At this point, the transaction is considered complete. The cardholder sees the transaction as a charge on their credit card statement, the merchant has the funds in their account, and the payment processor has collected any associated fees.
Funding is the end result of the entire credit card processing journey. It’s the moment when the merchant can finally use the revenue generated from sales to support their business operations. Whether it’s paying bills, reinvesting in the business, or simply managing cash flow, the availability of these funds is crucial to a merchant’s financial health.

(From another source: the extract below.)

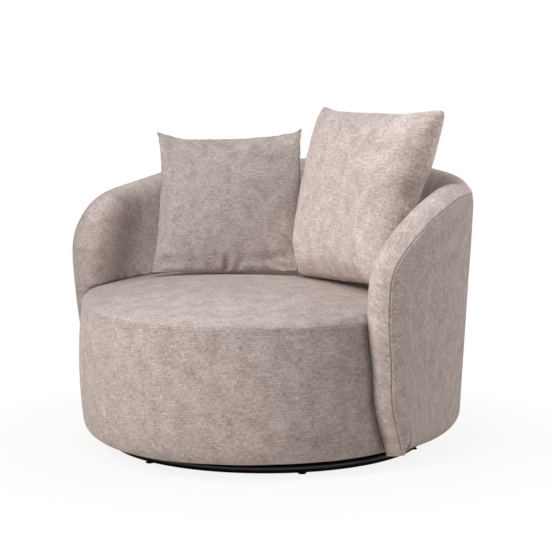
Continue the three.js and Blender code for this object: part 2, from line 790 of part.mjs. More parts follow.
// Ring base, which stays on the floor
const glide = turned(glideProfile(0), glideFacets);
const glideSocket = turned(glideProfile(clearance), glideFacets);
add("base_ring", carve(ringTube(0), ...glideTurns.map((turn) => glideAt(glideSocket, turn))), blackPaint);
glideTurns.forEach((turn, i) => add(`glide_${i + 1}`, glideAt(glide, turn), blackPlastic));
const ringCutter = ringTube(clearance);
add("cross_bar", carve(squareTube(-ringRadius, ringRadius), ringCutter, ...boltHoles), blackPaint);
const halfBar = squareTube(barWidth / 2 + clearance, ringRadius);
["rear", "front"].forEach((end, i) => {
  const bar = halfBar.clone().rotateZ((i ? -1 : 1) * Math.PI / 2);
  add(`cross_bar_${end}`, carve(bar, ringCutter, ...boltHoles), blackPaint);
});
const lowerPlate = bearingPlate(1, lowerPlateBottom, pivotRadius + clearance);
add("swivel_lower_plate", carve(lowerPlate, ...boltHoles), zincSteel);
const baseBolt = screw(baseBoltRadius, baseBoltLength, baseBoltHeadRadius, baseBoltHeadHeight);
boltTurns.forEach((turn, i) => add(`base_bolt_${i + 1}`, atFixing(baseBolt, turn, boltHeadSeat), zincSteel));
add("ball_cage", ballCage(), zincSteel);

// Swivelling part: bearing plate, deck and seat drum
const upperPlate = bearingPlate(-1, upperPlateTop, pivotRadius + clearance);
add("swivel_upper_plate", carve(upperPlate, ...screwHoles), zincSteel);
add("swivel_pivot", pivot(), zincSteel);
const deckScrew = screw(deckScrewRadius, deckScrewLength, deckScrewHeadRadius, deckScrewHeadHeight);
screwTurns.forEach((turn, i) =>
  add(`deck_screw_${i + 1}`, atFixing(deckScrew, turn, screwHeadSeat, true), zincSteel),
);
const deckTop = deckBottom + deckThickness;
add(
  "seat_deck",
  carve(
    ringOf([
      level(0, deckBottom, 0),
      level(frameInset, deckBottom),
      level(frameInset, deckTop),
      level(0, deckTop, 0),
    ]),
    ...screwHoles,
  ),
  plywood,
);
const coachHoles = blockAngles.map((angle) => throughBlock(coachScrewHole(), angle));
const bandInset = frameInset + wallThickness;
add(
  "drum_wall",
  carve(
    ringOf([
      level(bandInset, wallBottom),
      level(frameInset, wallBottom),
      level(frameInset, wallTop),
      level(bandInset, wallTop),
    ]),
    ...coachHoles,
  ),
  plywood,
);
const frameRingTop = frameRingBottom + frameRingThickness;
add(
  "seat_frame_ring",
  ringOf([
    level(frameInset + frameRingWidth, frameRingBottom),
    level(frameInset, frameRingBottom),
    level(frameInset, frameRingTop),
    level(frameInset + frameRingWidth, frameRingTop),
  ]),
  plywood,
);
range(webCount).forEach((i) => {
  const y = seatMiddle + webSpread * (i / (webCount - 1) - 0.5);
  add(`seat_web_${i + 1}`, seatWeb(y), webbing);
});
add(
  "seat_foam",
  ringOf([
    level(0, foamBottom, 0),
    level(padDepth, foamBottom),
    ...seatEdge(padDepth, [0]),
    ...seatEdge(padDepth, highRounding),
    ...seatCrownFace(padDepth),
  ]),
  paddingFoam,
);
const seatFace = (depth) => [...seatEdge(depth, highRounding), ...seatCrownFace(depth)];
add("seat_top_cover", ringOf(skin(seatFace), seatFace(0).length), chenille);

// Padded border round the front of the drum, from arm to arm
const borderTurns = range(drumFacets / 2 + 2 * borderTuckFacets + 1).map(
  (i) => -Math.PI + ((i - borderTuckFacets) / drumFacets) * 2 * Math.PI,
);
const borderOf = (stations, fold) =>
  loft(borderTurns.map((angle) => stations.map((at) => at(angle))), { fold });
const seamBelow = seamTurn - seamGap / seatEdgeRound;
const borderFace = (depth) => [
  level(drumBottomRound + borderWrap, drumBottom + depth),
  ...bottomRounding(depth, lowRounding),
  ...wallFace(depth, wallLevels.slice(1)),
  ...seatEdge(depth, [seamBelow]),
];
add("drum_border_cover", borderOf(skin(borderFace), borderFace(0).length), chenille);
add(
  "drum_border_foam",
  borderOf([
    level(frameInset - clearance, borderFoamTop),
    level(frameInset - clearance, drumBottom + padDepth),
    ...bottomRounding(padDepth, lowRounding.slice(1)),
    ...wallFace(padDepth, wallLevels.slice(1, -1)),
  ]),
  paddingFoam,
);
const dustTop = drumBottom - clearance;
const dustBottom = dustTop - dustCoverThickness;
const dustHole = (z) => (angle) =>
  point(dustCoverHole * Math.cos(angle), dustCoverHole * Math.sin(angle), z);
add(
  "dust_cover",
  ringOf([
    dustHole(dustBottom),
    level(dustCoverInset, dustBottom),
    level(dustCoverInset, dustTop),
    dustHole(dustTop),
  ]),
  blackCloth,
);

// Wrap-around shell
const drumCutter = drumSpace(clearance);
const panelSlot = shellPanel(clearance);
const blockSlots = blockAngles.map((angle) => mountingBlock(angle, clearance));
add("shell_panel", carve(shellPanel(), drumCutter, ...coachHoles), plywood);
const paddingCuts = [drumCutter, panelSlot, ...blockSlots, ...coachHoles];
add("shell_padding", carve(shellBody(padDepth), ...paddingCuts), paddingFoam);
add("shell_inner_cover", carve(shellSkin(innerFace), drumCutter), chenille);
add("shell_outer_cover", carve(shellSkin(outerWithWrap), drumCutter), chenille);
blockAngles.forEach((angle, i) => {
  add(`mounting_block_${i + 1}`, carve(mountingBlock(angle), panelSlot, coachHoles[i]), plywood);
  add(`coach_screw_${i + 1}`, throughBlock(coachScrew(), angle), zincSteel);
});

// Loose cushions
[smallCushion, largeCushion].forEach((cushion) => {
  const { cover, insert, zip } = cushionPieces(cushion);
  add(`${cushion.name}_cover`, cover, chenille);
  add(`${cushion.name}_insert`, insert, blackCloth);
  add(`${cushion.name}_zip`, zip, blackPlastic);
});

export default chair;
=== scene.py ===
import math

import bmesh
import bpy
import numpy as np
from mathutils import Euler, Matrix, Vector, noise
from mathutils.bvhtree import BVHTree
from mathutils.kdtree import KDTree


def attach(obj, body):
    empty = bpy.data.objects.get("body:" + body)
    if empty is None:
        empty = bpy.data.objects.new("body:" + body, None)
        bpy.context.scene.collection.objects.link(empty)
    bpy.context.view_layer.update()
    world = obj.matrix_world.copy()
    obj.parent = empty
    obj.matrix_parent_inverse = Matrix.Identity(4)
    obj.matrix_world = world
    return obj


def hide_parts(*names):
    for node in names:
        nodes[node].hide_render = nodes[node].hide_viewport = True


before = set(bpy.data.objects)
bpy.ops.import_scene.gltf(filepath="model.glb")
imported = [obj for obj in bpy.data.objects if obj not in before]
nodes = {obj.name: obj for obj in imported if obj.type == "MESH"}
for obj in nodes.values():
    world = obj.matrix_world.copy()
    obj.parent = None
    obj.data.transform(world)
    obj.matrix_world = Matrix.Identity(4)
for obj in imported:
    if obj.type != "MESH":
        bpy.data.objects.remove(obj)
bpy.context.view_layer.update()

mm = 0.001
print("frame loaded")


# small helpers

def deselectAll():
    bpy.ops.object.select_all(action="DESELECT")


def makeActive(piece):
    deselectAll()
    piece.select_set(True)
    bpy.context.view_layer.objects.active = piece


def inEditMode(piece, *operations):
    makeActive(piece)
    bpy.ops.object.mode_set(mode="EDIT")
    bpy.ops.mesh.select_all(action="SELECT")
    for operation, settings in operations:
        operation(**settings)
    bpy.ops.object.mode_set(mode="OBJECT")


def addModifier(piece, kind, **settings):
    modifier = piece.modifiers.new(kind.title(), kind)
    for name, value in settings.items():
        setattr(modifier, name, value)
    return modifier


def applyModifiers(piece):
    makeActive(piece)
    for modifier in list(piece.modifiers):
        bpy.ops.object.modifier_apply(modifier=modifier.name)


def applyPlace(piece):
    makeActive(piece)
    bpy.ops.object.transform_apply(location=True, rotation=True, scale=True)


def signedPower(value, power):
    return math.copysign(abs(value) ** power, value)


def smoothstep(value, low, high):
    share = min(max((value - low) / (high - low), 0), 1)
    return share * share * (3 - 2 * share)


def mixed(a, b, share):
    return a + (b - a) * share


# materials

def linear(hexColour):
    # the usual curve from sRGB values to linear light
    channels = [int(hexColour[i:i + 2], 16) / 255 for i in (1, 3, 5)]
    return [c / 12.92 if c <= 0.04045 else ((c + 0.055) / 1.055) ** 2.4 for c in channels] + [1]


def newMaterial(name, viewport):
    material = bpy.data.materials.new(name)
    material.use_nodes = True
    material.diffuse_color = linear(viewport)
    return material, material.node_tree


def openSocket(sockets, key):
    # a node can have several sockets of one name, of which the one in use is enabled
    if isinstance(key, int):
        return sockets[key]
    return next(socket for socket in sockets if socket.name == key and socket.enabled)


def addNode(tree, kind, inputs=None, **settings):
    made = tree.nodes.new(kind)
    for name, value in settings.items():
        setattr(made, name, value)
    for key, value in (inputs or {}).items():
        socket = openSocket(made.inputs, key)
        if isinstance(value, bpy.types.NodeSocket):
            tree.links.new(value, socket)
        else:
            socket.default_value = value
    return made


def placeStops(ramp, stops):
    elements = ramp.color_ramp.elements
    while len(elements) < len(stops):
        elements.new(0.5)
    for element, (place, colour) in zip(elements, stops):
        element.position = place
        element.color = linear(colour)
    return ramp.outputs["Color"]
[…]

In some cases, merchants may experience delays in funding due to various factors, such as holds placed by the acquiring bank, high-risk transactions, or issues with the payment processor. However, these situations are generally rare, and most transactions are funded smoothly and efficiently.
Conclusion
Understanding the five key stages of credit card processing—authorization, batching, clearing, settlement, and funding—can provide valuable insights into how money moves from a customer’s account to a merchant’s account. Each stage plays a critical role in ensuring that transactions are secure, accurate, and efficient.
For merchants, being aware of these stages helps in managing cash flow, understanding processing fees, and addressing any issues that may arise during the transaction process. For consumers, it highlights the importance of security and the steps taken to protect their financial information.
In today’s fast-paced digital economy, credit card processing is more important than ever. By understanding the intricate processes behind each transaction, both businesses and consumers can navigate the world of payments with greater confidence and clarity.